In a bid to establish a long term solution to the problem of unemployment in the United State’s economy, President Roosevelt sought to promote industrial recovery in the region through a series of reforms. His administration allowed the creation of labor unions which advocated for protection of worker’s rights, reasonable salaries, and creation of jobs in America.

In addition, the congress passed the national industrial recovery act in 1933 which further promoted efforts towards stabilizing the labor market through improved industrial performance (Brinkley, 2007). An office secretary would therefore benefit from working in a relatively stable economic environment where jobs were secure and the income levels were reasonable.

President Roosevelt’s new deal aimed at responding to the economic depression which had sent a series of panics to the banking sector and threatened the entire financial system and the living standards of Americans. Coupled with the president’s pleasant personality, the new deal served to promote confidence among the Americans amidst economic and social turmoil that persisted in the society at the time.

The new deal spearheaded recovery efforts in United States through its imaginative and far reaching projects instigated by the federal government and the Alphabet Laws. These projects promoted industrial growth, financial stability, stock market recovery, social and political reconstruction, and overall economic development.

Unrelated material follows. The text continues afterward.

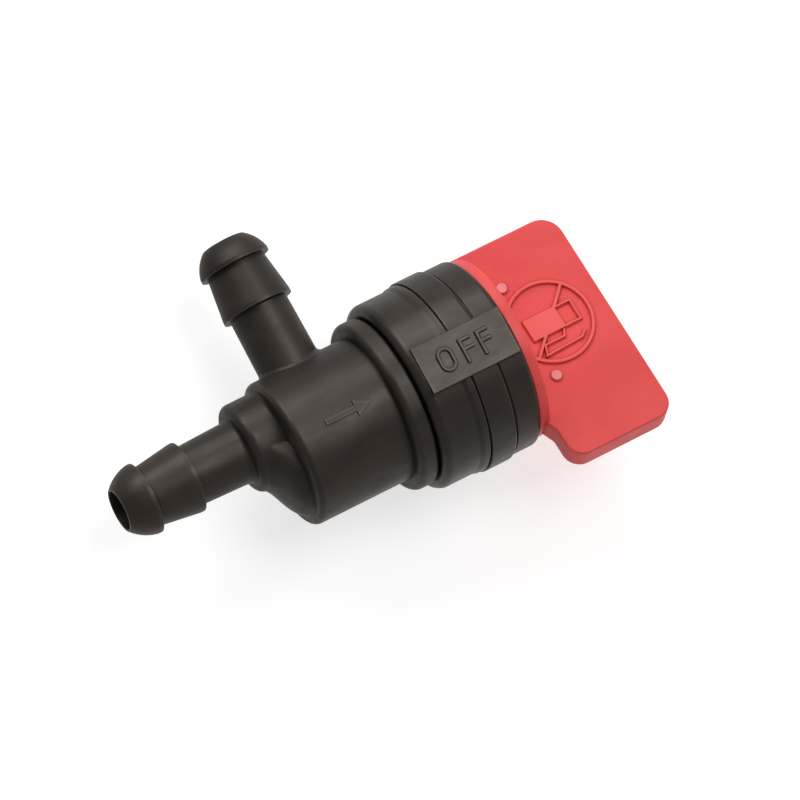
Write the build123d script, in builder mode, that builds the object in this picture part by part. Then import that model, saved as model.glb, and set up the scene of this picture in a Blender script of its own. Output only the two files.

However, the new deal faced a lot of criticisms from President Roosevelt’s opponents such as the American liberty league which raised a lot of concerns over the new deal’s dictatorial policies and its supposed attacks on capitalism consequently raising substantial public opposition (Brinkley, 2007). In addition, the new deal appeared to focus more on the role of federal government in American life rather than providing immediate solution to the great depression.

Reference List

Brinkley, A. (2007). American history: a survey. New York: McGraw Publishing.

Wiegand, S. (2009). Lessons from the Great Depression for Dummies. Indiana: Wiley Publishing Inc.